*GIVEN EXERCISE*. Please print all of the material below, word for word.

*DATA SEGMENT*.
————————

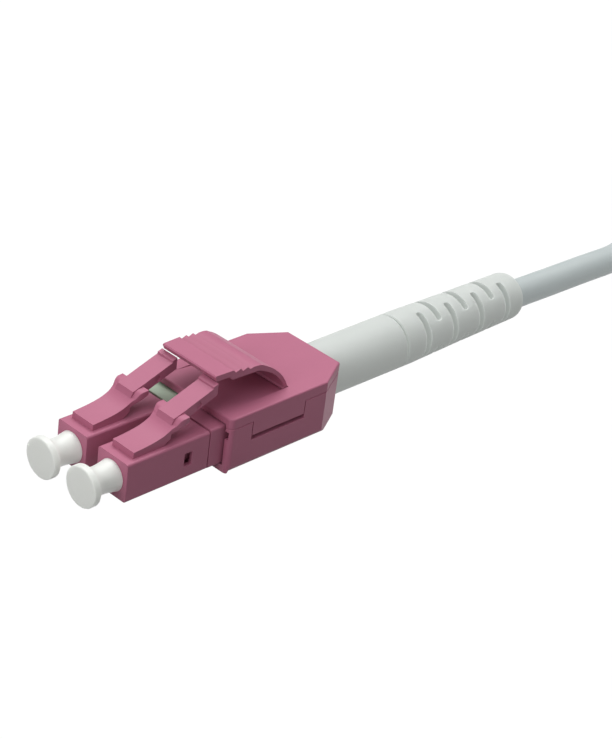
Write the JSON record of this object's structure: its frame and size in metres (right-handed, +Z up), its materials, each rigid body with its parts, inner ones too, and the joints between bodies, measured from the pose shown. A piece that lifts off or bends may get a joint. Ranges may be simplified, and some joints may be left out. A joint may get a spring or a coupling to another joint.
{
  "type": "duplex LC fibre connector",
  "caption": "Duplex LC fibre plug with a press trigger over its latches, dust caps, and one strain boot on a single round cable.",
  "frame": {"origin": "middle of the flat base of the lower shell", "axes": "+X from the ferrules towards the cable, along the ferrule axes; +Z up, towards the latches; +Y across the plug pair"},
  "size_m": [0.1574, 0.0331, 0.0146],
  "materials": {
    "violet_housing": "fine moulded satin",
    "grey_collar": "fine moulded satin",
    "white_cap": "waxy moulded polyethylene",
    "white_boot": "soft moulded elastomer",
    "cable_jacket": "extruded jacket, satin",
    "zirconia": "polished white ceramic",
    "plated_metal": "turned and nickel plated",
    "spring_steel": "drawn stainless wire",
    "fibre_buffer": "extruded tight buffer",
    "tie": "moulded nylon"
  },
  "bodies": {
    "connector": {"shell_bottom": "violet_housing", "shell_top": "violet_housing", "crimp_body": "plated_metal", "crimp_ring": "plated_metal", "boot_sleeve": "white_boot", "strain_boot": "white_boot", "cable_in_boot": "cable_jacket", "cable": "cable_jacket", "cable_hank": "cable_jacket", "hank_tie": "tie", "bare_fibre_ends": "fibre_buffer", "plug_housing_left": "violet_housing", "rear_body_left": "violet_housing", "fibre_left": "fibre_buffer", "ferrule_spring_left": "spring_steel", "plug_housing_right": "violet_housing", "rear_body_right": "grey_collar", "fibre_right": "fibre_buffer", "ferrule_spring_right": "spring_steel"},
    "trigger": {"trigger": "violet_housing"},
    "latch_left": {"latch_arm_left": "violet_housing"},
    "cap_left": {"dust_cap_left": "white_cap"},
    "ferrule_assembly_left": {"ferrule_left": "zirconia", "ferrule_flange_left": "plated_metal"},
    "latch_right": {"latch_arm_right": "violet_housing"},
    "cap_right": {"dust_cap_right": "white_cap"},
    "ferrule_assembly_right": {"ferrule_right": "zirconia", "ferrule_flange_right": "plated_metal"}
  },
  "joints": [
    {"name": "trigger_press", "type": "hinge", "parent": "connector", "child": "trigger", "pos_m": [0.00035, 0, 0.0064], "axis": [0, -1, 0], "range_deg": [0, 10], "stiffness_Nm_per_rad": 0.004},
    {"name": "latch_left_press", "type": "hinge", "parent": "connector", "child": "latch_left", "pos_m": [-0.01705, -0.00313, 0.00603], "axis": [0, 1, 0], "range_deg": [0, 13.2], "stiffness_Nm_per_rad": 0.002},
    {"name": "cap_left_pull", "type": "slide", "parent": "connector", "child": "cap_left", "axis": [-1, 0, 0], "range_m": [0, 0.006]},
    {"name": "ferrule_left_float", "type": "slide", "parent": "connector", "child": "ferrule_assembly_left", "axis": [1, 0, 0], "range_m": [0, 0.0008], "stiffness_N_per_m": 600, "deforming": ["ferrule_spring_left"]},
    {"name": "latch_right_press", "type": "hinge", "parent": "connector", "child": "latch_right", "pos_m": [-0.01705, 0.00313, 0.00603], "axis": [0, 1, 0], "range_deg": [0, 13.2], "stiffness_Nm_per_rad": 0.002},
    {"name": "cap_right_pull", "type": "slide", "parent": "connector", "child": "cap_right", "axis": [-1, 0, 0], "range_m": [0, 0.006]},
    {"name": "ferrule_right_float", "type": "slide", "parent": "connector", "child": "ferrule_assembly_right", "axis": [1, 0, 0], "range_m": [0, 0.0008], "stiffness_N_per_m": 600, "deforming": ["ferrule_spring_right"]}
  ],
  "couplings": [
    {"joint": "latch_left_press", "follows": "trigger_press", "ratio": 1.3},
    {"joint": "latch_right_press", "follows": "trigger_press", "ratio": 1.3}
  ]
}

————————

*ANSWER TO THE TASK*.
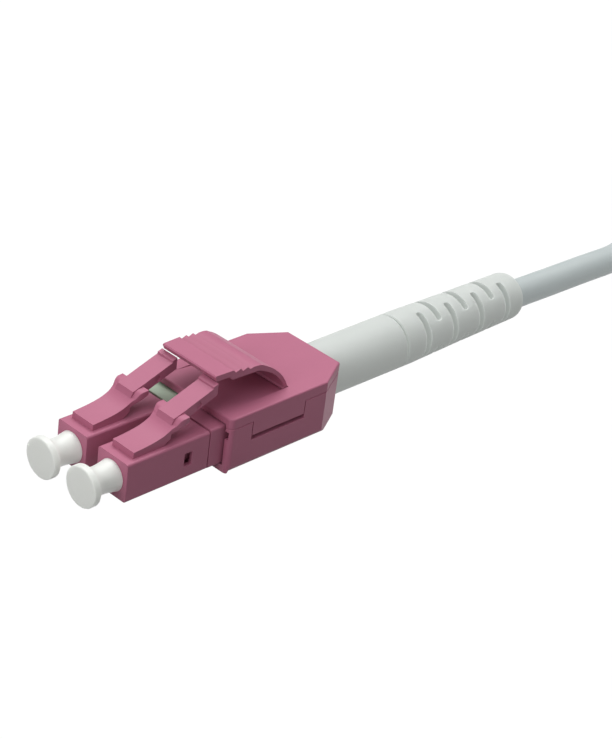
Write the JSON record of this object's structure: its frame and size in metres (right-handed, +Z up), its materials, each rigid body with its parts, inner ones too, and the joints between bodies, measured from the pose shown. A piece that lifts off or bends may get a joint. Ranges may be simplified, and some joints may be left out. A joint may get a spring or a coupling to another joint.
{
  "type": "duplex LC fibre connector",
  "caption": "Duplex LC fibre plug with a press trigger over its latches, dust caps, and one strain boot on a single round cable.",
  "frame": {"origin": "middle of the flat base of the lower shell", "axes": "+X from the ferrules towards the cable, along the ferrule axes; +Z up, towards the latches; +Y across the plug pair"},
  "size_m": [0.1574, 0.0331, 0.0146],
  "materials": {
    "violet_housing": "fine moulded satin",
    "grey_collar": "fine moulded satin",
    "white_cap": "waxy moulded polyethylene",
    "white_boot": "soft moulded elastomer",
    "cable_jacket": "extruded jacket, satin",
    "zirconia": "polished white ceramic",
    "plated_metal": "turned and nickel plated",
    "spring_steel": "drawn stainless wire",
    "fibre_buffer": "extruded tight buffer",
    "tie": "moulded nylon"
  },
  "bodies": {
    "connector": {"shell_bottom": "violet_housing", "shell_top": "violet_housing", "crimp_body": "plated_metal", "crimp_ring": "plated_metal", "boot_sleeve": "white_boot", "strain_boot": "white_boot", "cable_in_boot": "cable_jacket", "cable": "cable_jacket", "cable_hank": "cable_jacket", "hank_tie": "tie", "bare_fibre_ends": "fibre_buffer", "plug_housing_left": "violet_housing", "rear_body_left": "violet_housing", "fibre_left": "fibre_buffer", "ferrule_spring_left": "spring_steel", "plug_housing_right": "violet_housing", "rear_body_right": "grey_collar", "fibre_right": "fibre_buffer", "ferrule_spring_right": "spring_steel"},
    "trigger": {"trigger": "violet_housing"},
    "latch_left": {"latch_arm_left": "violet_housing"},
    "cap_left": {"dust_cap_left": "white_cap"},
    "ferrule_assembly_left": {"ferrule_left": "zirconia", "ferrule_flange_left": "plated_metal"},
    "latch_right": {"latch_arm_right": "violet_housing"},
    "cap_right": {"dust_cap_right": "white_cap"},
    "ferrule_assembly_right": {"ferrule_right": "zirconia", "ferrule_flange_right": "plated_metal"}
  },
  "joints": [
    {"name": "trigger_press", "type": "hinge", "parent": "connector", "child": "trigger", "pos_m": [0.00035, 0, 0.0064], "axis": [0, -1, 0], "range_deg": [0, 10], "stiffness_Nm_per_rad": 0.004},
    {"name": "latch_left_press", "type": "hinge", "parent": "connector", "child": "latch_left", "pos_m": [-0.01705, -0.00313, 0.00603], "axis": [0, 1, 0], "range_deg": [0, 13.2], "stiffness_Nm_per_rad": 0.002},
    {"name": "cap_left_pull", "type": "slide", "parent": "connector", "child": "cap_left", "axis": [-1, 0, 0], "range_m": [0, 0.006]},
    {"name": "ferrule_left_float", "type": "slide", "parent": "connector", "child": "ferrule_assembly_left", "axis": [1, 0, 0], "range_m": [0, 0.0008], "stiffness_N_per_m": 600, "deforming": ["ferrule_spring_left"]},
    {"name": "latch_right_press", "type": "hinge", "parent": "connector", "child": "latch_right", "pos_m": [-0.01705, 0.00313, 0.00603], "axis": [0, 1, 0], "range_deg": [0, 13.2], "stiffness_Nm_per_rad": 0.002},
    {"name": "cap_right_pull", "type": "slide", "parent": "connector", "child": "cap_right", "axis": [-1, 0, 0], "range_m": [0, 0.006]},
    {"name": "ferrule_right_float", "type": "slide", "parent": "connector", "child": "ferrule_assembly_right", "axis": [1, 0, 0], "range_m": [0, 0.0008], "stiffness_N_per_m": 600, "deforming": ["ferrule_spring_right"]}
  ],
  "couplings": [
    {"joint": "latch_left_press", "follows": "trigger_press", "ratio": 1.3},
    {"joint": "latch_right_press", "follows": "trigger_press", "ratio": 1.3}
  ]
}